• _To be done_
Return exactly the lines that run from the beginning through the line containing "obj.data = obj.data.copy()", both included, and no others.

• _Data supplied_
....

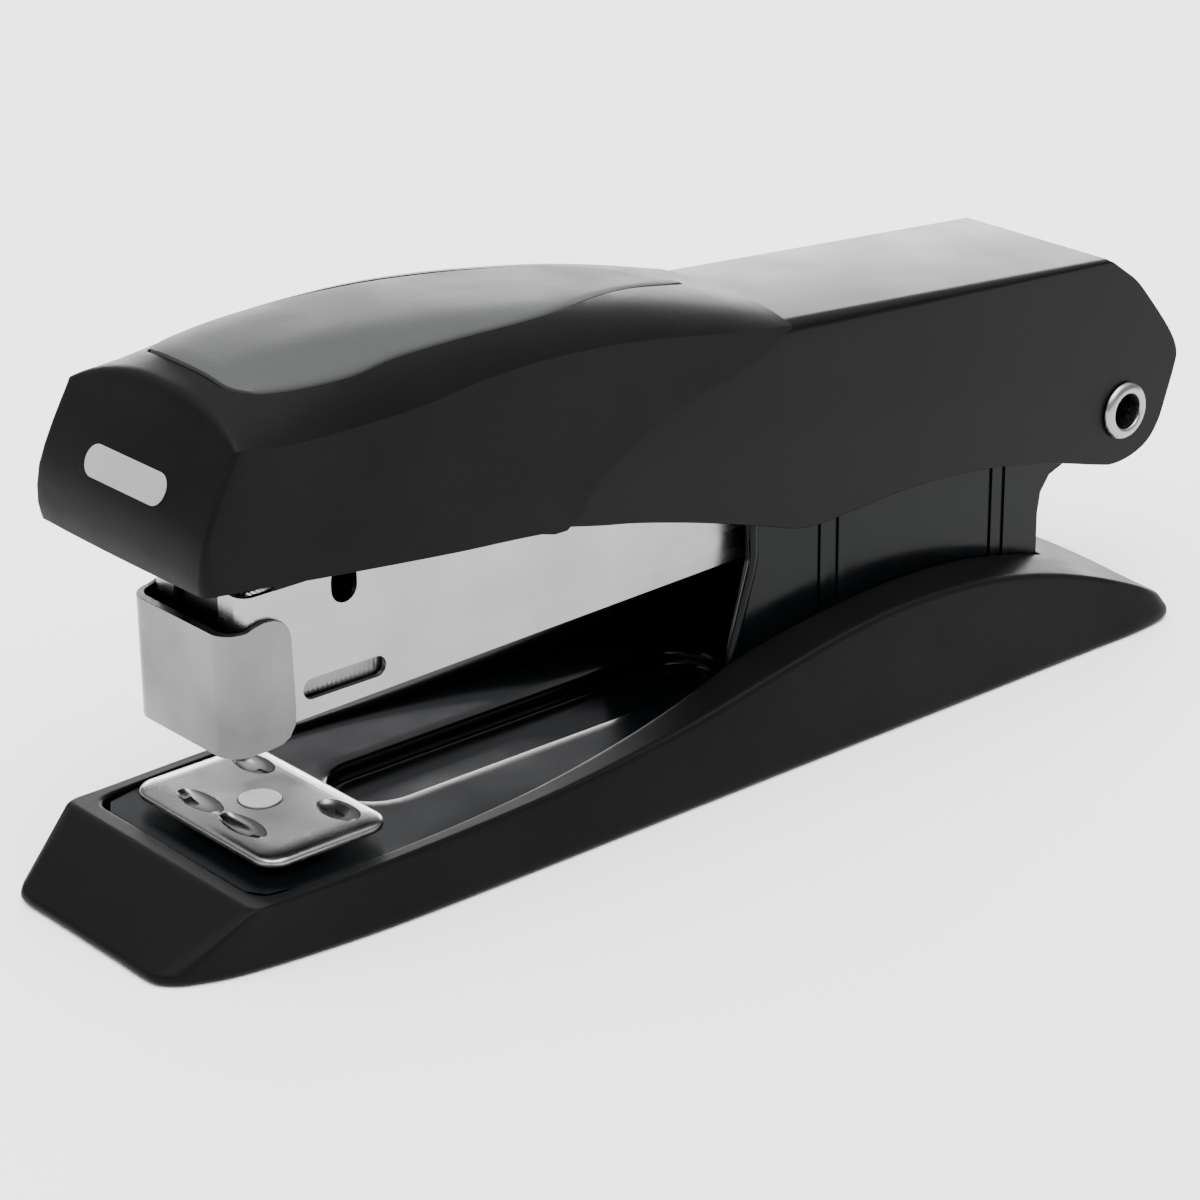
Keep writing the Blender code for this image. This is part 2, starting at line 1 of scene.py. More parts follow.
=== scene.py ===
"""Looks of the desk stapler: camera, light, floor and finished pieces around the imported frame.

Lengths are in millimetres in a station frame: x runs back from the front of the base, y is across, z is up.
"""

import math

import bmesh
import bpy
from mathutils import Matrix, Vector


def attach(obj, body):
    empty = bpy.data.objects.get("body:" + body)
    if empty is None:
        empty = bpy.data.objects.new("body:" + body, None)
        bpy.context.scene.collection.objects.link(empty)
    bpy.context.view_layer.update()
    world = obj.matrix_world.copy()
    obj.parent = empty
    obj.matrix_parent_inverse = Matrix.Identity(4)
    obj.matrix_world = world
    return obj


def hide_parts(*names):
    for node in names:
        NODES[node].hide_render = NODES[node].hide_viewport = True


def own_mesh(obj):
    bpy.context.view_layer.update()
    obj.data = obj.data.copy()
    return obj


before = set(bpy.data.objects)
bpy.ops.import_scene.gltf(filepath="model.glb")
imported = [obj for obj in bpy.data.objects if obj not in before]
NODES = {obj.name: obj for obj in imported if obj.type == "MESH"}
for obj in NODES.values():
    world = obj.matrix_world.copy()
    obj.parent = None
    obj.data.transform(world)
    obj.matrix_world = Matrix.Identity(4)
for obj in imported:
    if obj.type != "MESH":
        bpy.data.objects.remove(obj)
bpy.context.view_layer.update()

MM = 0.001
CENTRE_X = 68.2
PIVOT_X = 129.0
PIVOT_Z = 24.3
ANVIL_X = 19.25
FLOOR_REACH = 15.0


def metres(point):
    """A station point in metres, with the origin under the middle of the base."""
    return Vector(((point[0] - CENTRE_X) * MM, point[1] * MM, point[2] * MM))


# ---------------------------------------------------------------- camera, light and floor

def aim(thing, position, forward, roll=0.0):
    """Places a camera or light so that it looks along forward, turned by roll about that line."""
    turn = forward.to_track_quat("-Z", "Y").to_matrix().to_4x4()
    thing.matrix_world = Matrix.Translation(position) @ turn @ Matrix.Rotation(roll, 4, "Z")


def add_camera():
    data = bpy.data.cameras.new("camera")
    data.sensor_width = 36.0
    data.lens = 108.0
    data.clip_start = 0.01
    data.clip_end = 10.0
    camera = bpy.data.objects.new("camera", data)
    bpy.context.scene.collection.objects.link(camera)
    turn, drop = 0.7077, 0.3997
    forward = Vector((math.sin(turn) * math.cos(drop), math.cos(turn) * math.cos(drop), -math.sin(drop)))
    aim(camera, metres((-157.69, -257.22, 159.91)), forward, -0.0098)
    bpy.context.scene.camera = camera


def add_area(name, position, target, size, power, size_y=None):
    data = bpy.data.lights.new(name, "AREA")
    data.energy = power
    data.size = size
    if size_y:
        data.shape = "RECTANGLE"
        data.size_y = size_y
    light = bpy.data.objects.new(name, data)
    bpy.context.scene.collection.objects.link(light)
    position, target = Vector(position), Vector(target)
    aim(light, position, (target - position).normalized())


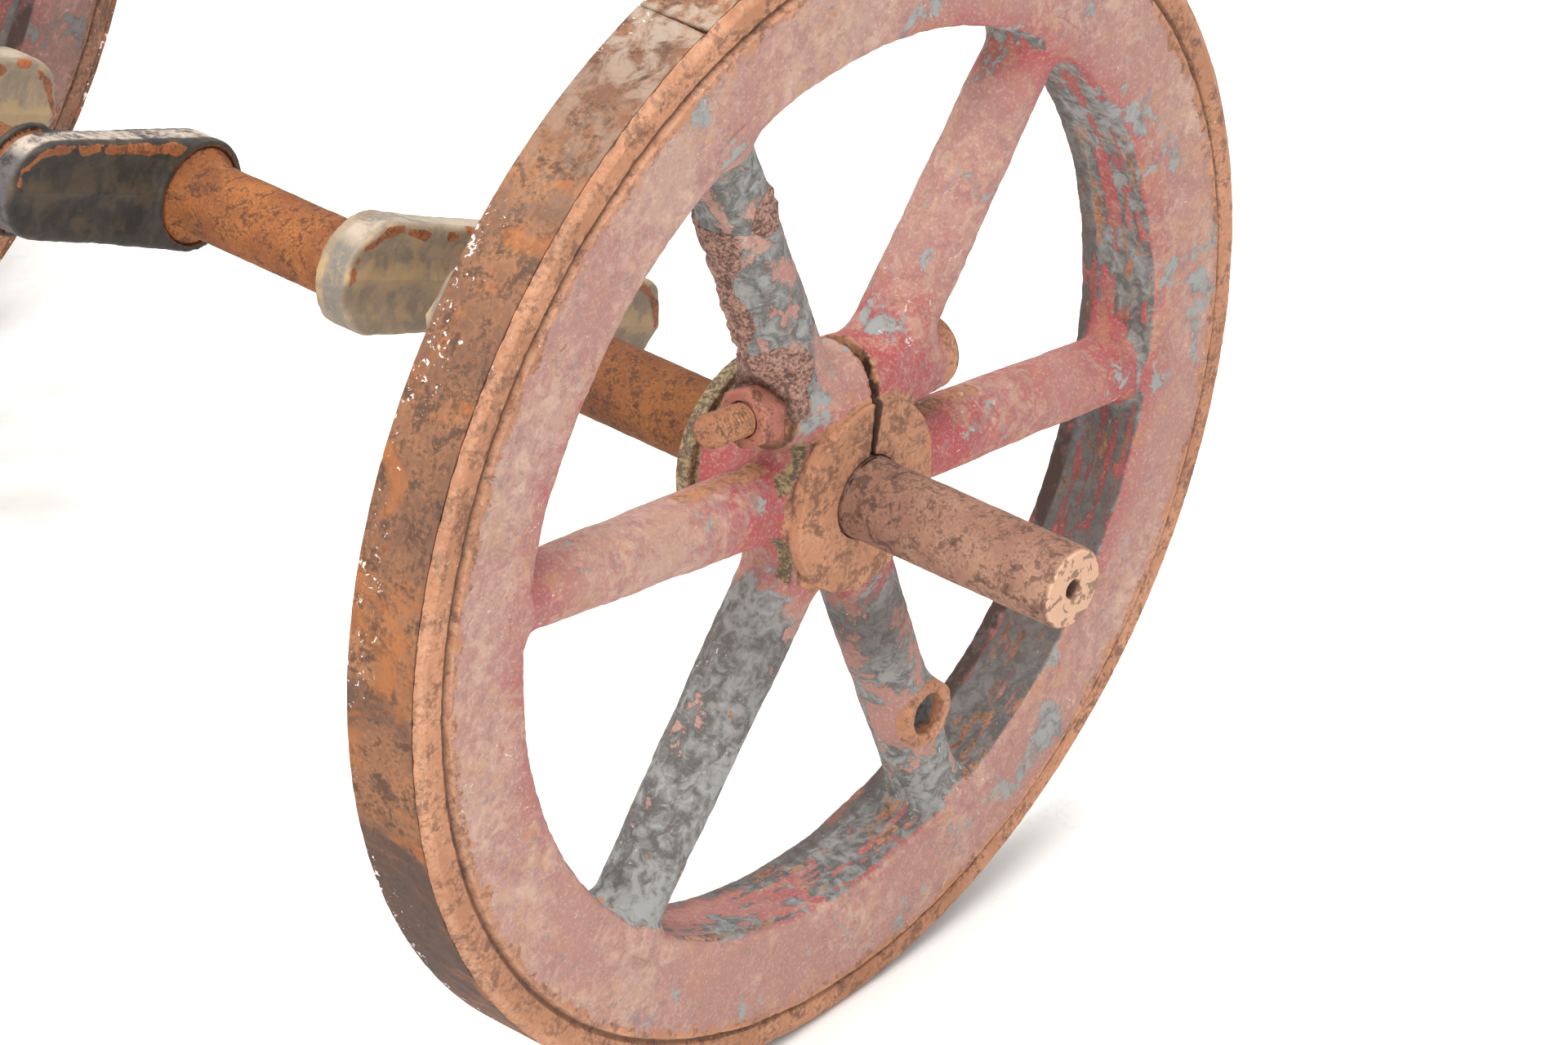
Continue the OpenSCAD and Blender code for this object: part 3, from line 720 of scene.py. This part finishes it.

....

• _Output for this task_
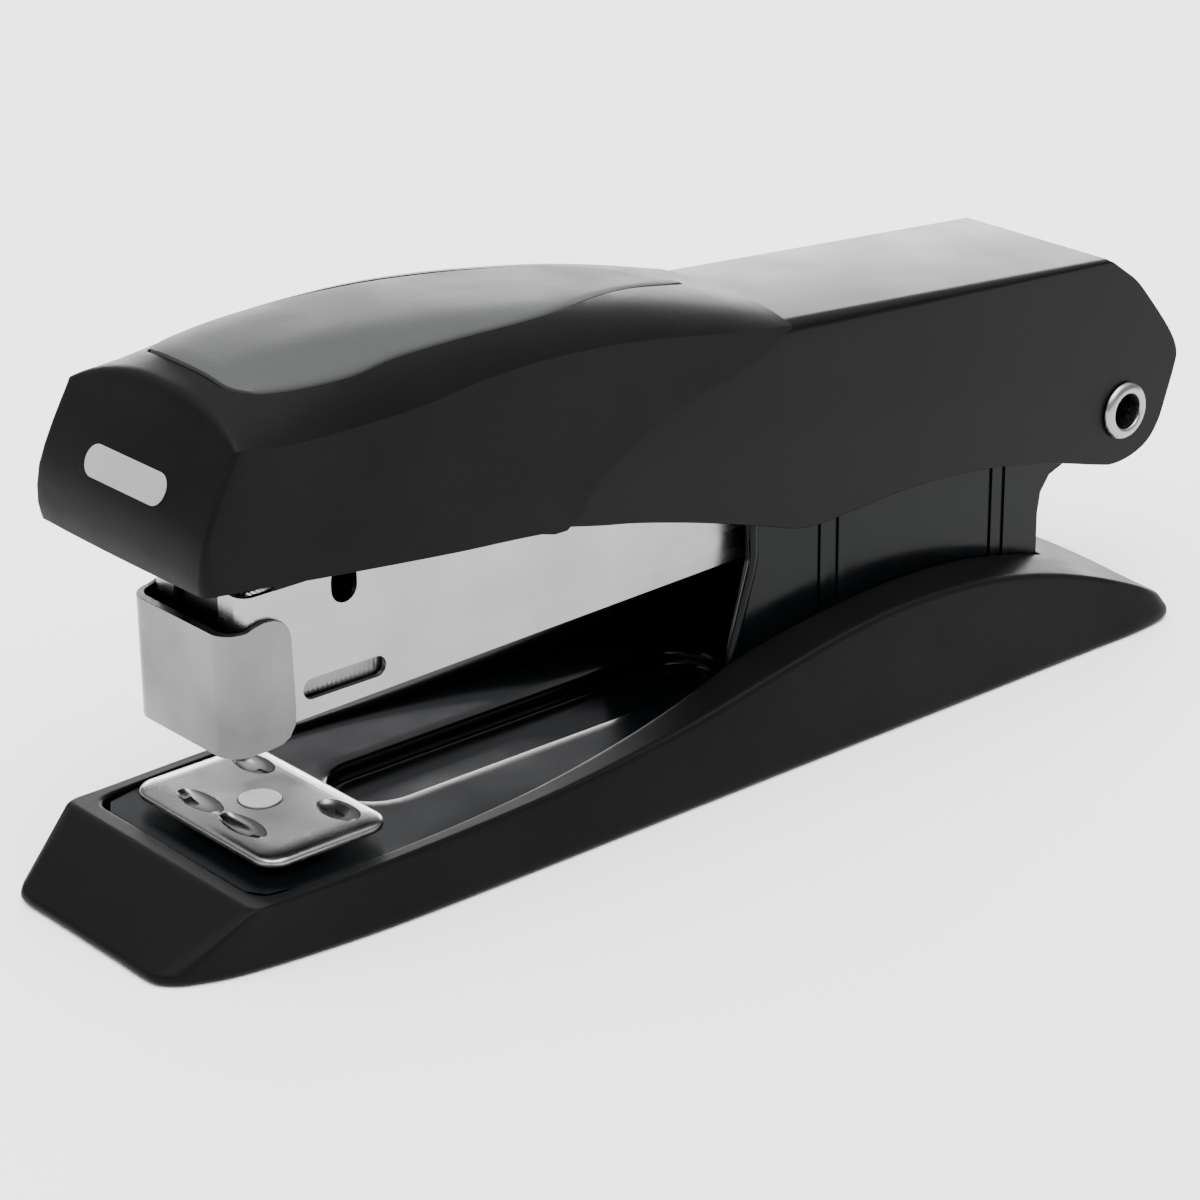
Keep writing the Blender code for this image. This is part 2, starting at line 1 of scene.py. More parts follow.
=== scene.py ===
"""Looks of the desk stapler: camera, light, floor and finished pieces around the imported frame.

Lengths are in millimetres in a station frame: x runs back from the front of the base, y is across, z is up.
"""

import math

import bmesh
import bpy
from mathutils import Matrix, Vector


def attach(obj, body):
    empty = bpy.data.objects.get("body:" + body)
    if empty is None:
        empty = bpy.data.objects.new("body:" + body, None)
        bpy.context.scene.collection.objects.link(empty)
    bpy.context.view_layer.update()
    world = obj.matrix_world.copy()
    obj.parent = empty
    obj.matrix_parent_inverse = Matrix.Identity(4)
    obj.matrix_world = world
    return obj


def hide_parts(*names):
    for node in names:
        NODES[node].hide_render = NODES[node].hide_viewport = True


def own_mesh(obj):
    bpy.context.view_layer.update()
    obj.data = obj.data.copy()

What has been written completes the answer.